Denmark sent a delegation to compete at the 2014 Winter Paralympics in Sochi, Russia from 7–16 March 2014. This was Denmark's tenth appearance at a Winter Paralympic Games. The Danish delegation to Sochi consisted of two alpine skiers, Ulrik Nyvold and Line Damgaard. Nyvold failed to finish either of his events, while Damgaard placed 12th in the women's standing slalom and 15th in the women's standing giant slalom.

==Background==
Denmark first joined Paralympic competition at the 1968 Summer Paralympics, and first participated in the Winter Paralympics at the 1980 Winter Paralympics. Since their respective debuts, they have taken part in every Summer and Winter Paralympics, making Sochi their tenth appearance at a Winter Paralympics. The 2014 Winter Paralympics were held from 7–16 March 2014, in Sochi, Russia; 45 countries and 547 athletes took part in the multi-sport event. The Danish delegation to Sochi consisted of two alpine skiers, Ulrik Nyvold and Line Damgaard. Nyvold was chosen as the Danish flag-bearer for the parade of nations during the opening ceremony, and Damgaard was chosen to carry the flag for the closing ceremony.

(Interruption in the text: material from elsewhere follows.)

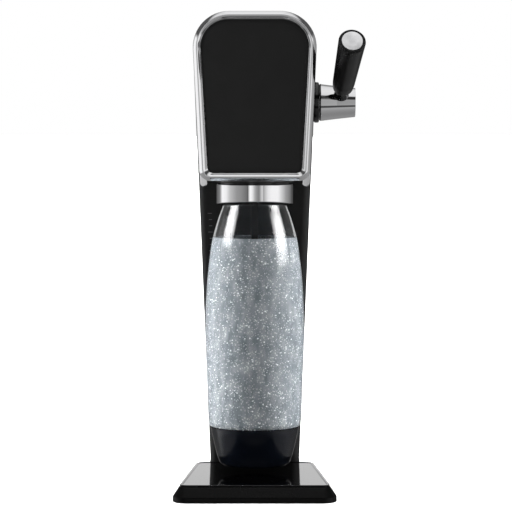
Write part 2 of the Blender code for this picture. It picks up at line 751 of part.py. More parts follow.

==Disability classification==
Every participant at the Paralympics has their disability grouped into one of five disability categories: amputation, the condition may be congenital or sustained through injury or illness; cerebral palsy; wheelchair athletes, though there is often overlap between this and other categories; visual impairment, including blindness; and Les autres, any physical disability that does not fall strictly under one of the other categories, like dwarfism or multiple sclerosis. Each Paralympic sport then has its own classifications, dependent upon the specific physical demands of competition. Events are given a code, made of numbers and letters, describing the type of event and classification of the athletes competing. Events with "B" in the code are for athletes with visual impairment, codes LW1 to LW9 are for athletes who stand to compete and LW10 to LW12 are for athletes who compete sitting down. Alpine skiing events grouped athletes into separate competitions for sitting, standing and visually impaired athletes.

==Alpine skiing==

Ulrik Nyvold was 39 years old at the time of the Sochi Paralympics. He broke his back in a car wreck in 2005, and is classified as LW10-1, meaning he competes in a sitting position. On 13 March, he did not start the men's sitting slalom for unspecified reasons. Two days later, he participated in the Men's sitting giant slalom, finishing the first run in a time of 1 minute and 41.21 seconds and in 27th place. In the second run, he fell as he was nearing the bottom of the course, missing a gate. He was officially recorded as a "Did Not Finish" (DNF) for the competition.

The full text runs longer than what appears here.